What is Web Crawler?
- web-crawler
- seo
- automation
- web-scraping
A Web crawler or Spider is a bot, downloads & indexes content from all over the internet. The goal of such a bot is to learn about the webpage’s content so that the information can be retrieved when it’s needed. They are called “web crawlers” because crawling is the technical term for automatically accessing a website & obtaining data via a software program. These bots are almost always operated by search engines. By applying the search algorithm to data collected by web crawlers, search engines can provide the solution of the user’s query. Search Engines like Google, Bing, etc. use web crawlers to access data.
What is Search Indexing?
Search indexing is like creating a library card catalog for the internet so that the search engine knows where on the internet to retrieve the information when a user searches.
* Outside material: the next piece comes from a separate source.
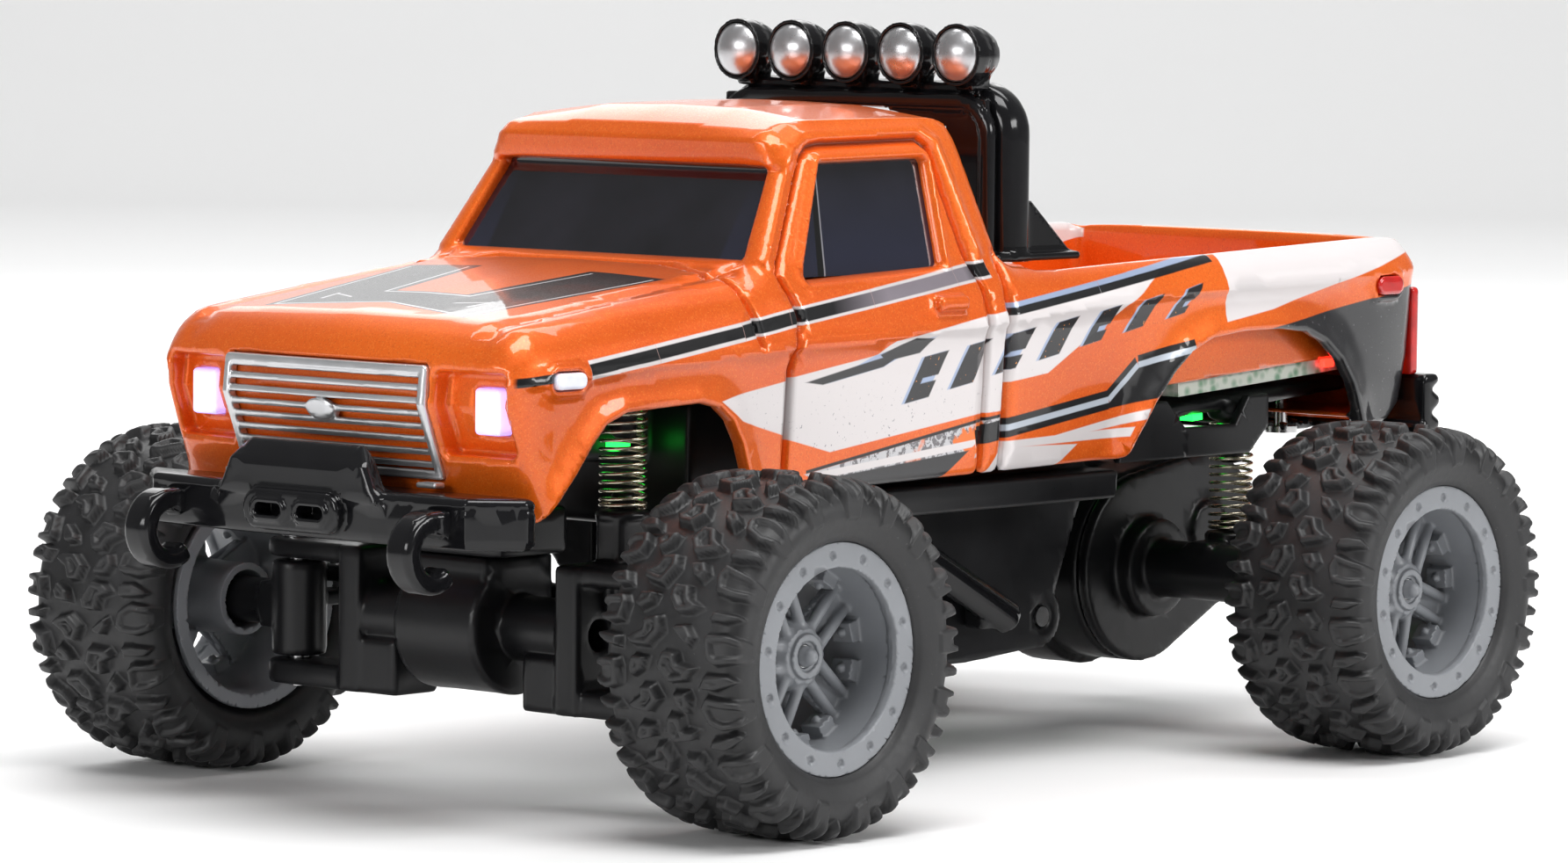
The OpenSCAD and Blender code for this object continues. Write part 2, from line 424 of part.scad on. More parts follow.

It can also be compared to the index in the back of a book, which lists all the certain topics & phrases are mentioned in the book.
How They Got Details?
In the context of search indexing, metadata is the data that tells about the webpage to the search engines. Often the meta title & description are what will appear on search engines result page, as opposed to content from the webpage that’s visible to users. So if you want to rank on the search engines then make meta title & description BEST !!
How They Work/Crawl?
The internet is constantly changing & expanding, so it’s not possible to know the total number of web pages. Web crawlers start from a seed or list of known URLs. As they crawl those webpages they’ll find hyperlinks to other URL’s & they add those to the list of pages to crawl next.
How They Affect SEO?
SEO stands for Search Engine Optimization & it is the discipline of readying content for search indexing so that a website shows up higher in search engine results. If they don’t crawl a website then it’s not indexed & won’t show up in search results. For this reason, if the owner of the website wants organic traffic so it’s necessary not to block web crawlers.
Some Crawlers!
There are so many web crawlers active on the internet :
- Google: Googlebot (actually two crawlers [Googlebot desktop & Googlebot Mobile] for desktop & mobile searches)
- Bing: Bingbot
- Yandex (Russian): Yandex bot
There are also many other search engines active on the internet.